* begin MATERIAL PROVIDED *
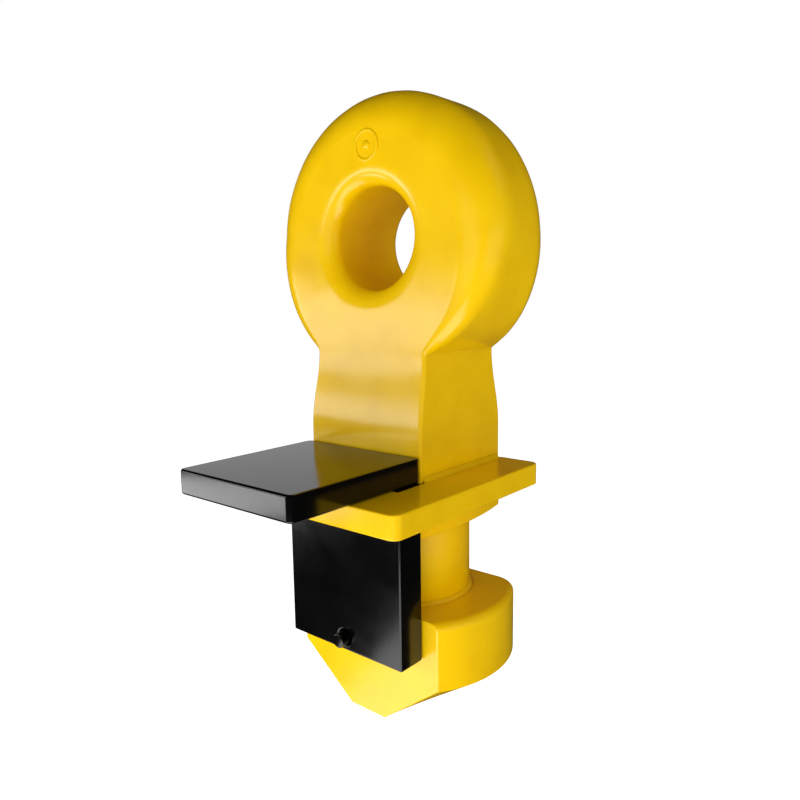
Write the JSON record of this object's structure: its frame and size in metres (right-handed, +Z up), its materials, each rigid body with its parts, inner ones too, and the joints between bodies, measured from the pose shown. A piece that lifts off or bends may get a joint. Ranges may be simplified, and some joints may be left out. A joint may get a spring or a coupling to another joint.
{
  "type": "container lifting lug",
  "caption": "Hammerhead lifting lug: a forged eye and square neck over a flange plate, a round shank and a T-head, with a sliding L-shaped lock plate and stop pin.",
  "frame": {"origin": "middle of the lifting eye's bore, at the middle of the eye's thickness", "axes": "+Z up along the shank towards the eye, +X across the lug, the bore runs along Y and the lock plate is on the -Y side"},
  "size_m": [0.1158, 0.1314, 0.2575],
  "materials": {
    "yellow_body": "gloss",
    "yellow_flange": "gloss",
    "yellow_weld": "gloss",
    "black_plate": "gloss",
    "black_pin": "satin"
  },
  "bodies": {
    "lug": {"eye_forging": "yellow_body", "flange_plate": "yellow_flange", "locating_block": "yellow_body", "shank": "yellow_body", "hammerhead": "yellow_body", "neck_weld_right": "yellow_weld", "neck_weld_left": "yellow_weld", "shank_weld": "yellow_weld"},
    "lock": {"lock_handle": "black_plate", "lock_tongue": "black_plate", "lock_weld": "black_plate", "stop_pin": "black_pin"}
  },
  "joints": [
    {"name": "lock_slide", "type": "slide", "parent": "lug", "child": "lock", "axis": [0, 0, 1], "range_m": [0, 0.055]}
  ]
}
* end MATERIAL PROVIDED *
WORK TO BE COMPLETED: Reproduce the complete data exactly as presented above.

FULL RESPONSE:
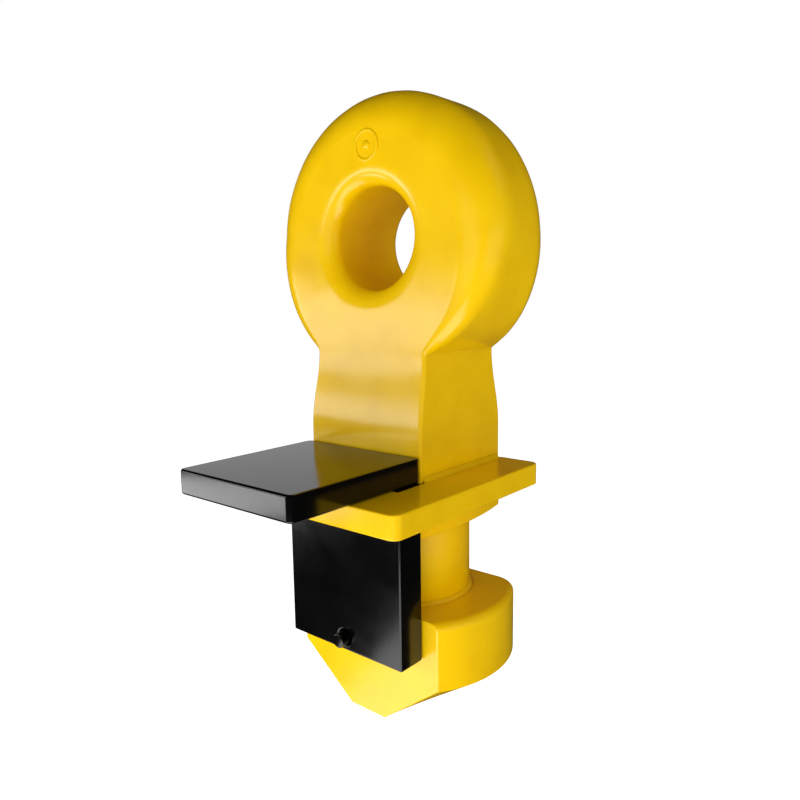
Write the JSON record of this object's structure: its frame and size in metres (right-handed, +Z up), its materials, each rigid body with its parts, inner ones too, and the joints between bodies, measured from the pose shown. A piece that lifts off or bends may get a joint. Ranges may be simplified, and some joints may be left out. A joint may get a spring or a coupling to another joint.
{
  "type": "container lifting lug",
  "caption": "Hammerhead lifting lug: a forged eye and square neck over a flange plate, a round shank and a T-head, with a sliding L-shaped lock plate and stop pin.",
  "frame": {"origin": "middle of the lifting eye's bore, at the middle of the eye's thickness", "axes": "+Z up along the shank towards the eye, +X across the lug, the bore runs along Y and the lock plate is on the -Y side"},
  "size_m": [0.1158, 0.1314, 0.2575],
  "materials": {
    "yellow_body": "gloss",
    "yellow_flange": "gloss",
    "yellow_weld": "gloss",
    "black_plate": "gloss",
    "black_pin": "satin"
  },
  "bodies": {
    "lug": {"eye_forging": "yellow_body", "flange_plate": "yellow_flange", "locating_block": "yellow_body", "shank": "yellow_body", "hammerhead": "yellow_body", "neck_weld_right": "yellow_weld", "neck_weld_left": "yellow_weld", "shank_weld": "yellow_weld"},
    "lock": {"lock_handle": "black_plate", "lock_tongue": "black_plate", "lock_weld": "black_plate", "stop_pin": "black_pin"}
  },
  "joints": [
    {"name": "lock_slide", "type": "slide", "parent": "lug", "child": "lock", "axis": [0, 0, 1], "range_m": [0, 0.055]}
  ]
}